Un “grand vide” traverse la pensée économique. Malgré les efforts déployés ces dernières années par les historiens, un pan entier de l’histoire de la pensée économique a été laissé dans l’ombre.
Un des économistes qui a le plus fait parler de lui ces dernières années est, sans l’ombre d’un doute, Joseph Alois Schumpeter (1883-1950). Outre son magnum opus « Capitalisme, socialisme et démocratie », l’influence de son « Histoire de l’analyse économique » peut encore être ressentie à ce jour. En effet, la plupart des historiens de la pensée économique qui ont suivi n’ont fait que reprendre point par point son analyse, tirant d’un trait de plume cinq siècles de pensée économique en terres d’Islam. Il est grand temps que le mythe du « grand vide » de Schumpeter soit démantelé et oublié une bonne fois pour toute.

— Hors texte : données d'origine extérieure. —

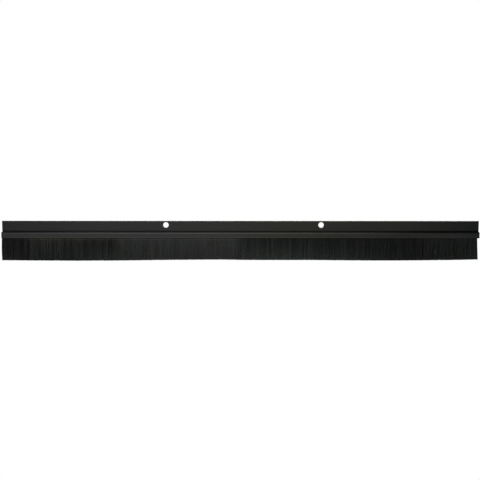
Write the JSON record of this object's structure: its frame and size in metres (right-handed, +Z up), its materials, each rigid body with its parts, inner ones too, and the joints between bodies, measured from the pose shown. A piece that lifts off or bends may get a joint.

Le « grand vide » de Schumpeter
Lorsqu’on lit sa grande « Histoire de l’analyse économique » publiée par sa femme après sa mort en 1954, Schumpeter fait état d’un « bond cinq cents ans », passant directement de la pensée économique grecque à la pensée scolastique de Thomas d’Aquin. Sauf que son erreur principale a été de faire abstraction d’une règle d’or dans la vérification d’une théorie historique : celle de considérer les événements historiques comme une chaîne. Sans tenir compte de la séquence des évènements, il est impossible d’apprendre de l’histoire d’une période quelle qu’elle soit, en particulier celle que nous sommes sur le point d’entreprendre.[3]
La première question qui vient à l’esprit est de se demander si ce « grand vide » résulte d’une banale méconnaissance, ou bien d’un défaut de transmission de la pensée économique des auteurs de l’Islam.
S’il est vrai de faire remarquer que ce n’est que dans les années 1960 que les textes de l’Islam relatifs à l’économie sont réunis et présentés, il est exagéré d’avancer la thèse que Schumpeter n’ait eu aucune connaissance de certains textes arabes. Très explicitement il mentionne la méditation sémite, avec les Arabes en première ligne (Ibn Sina et Ibn Rushd) et la pensée juive (Maimonide), dont a clairement bénéficié la scolastique occidentale.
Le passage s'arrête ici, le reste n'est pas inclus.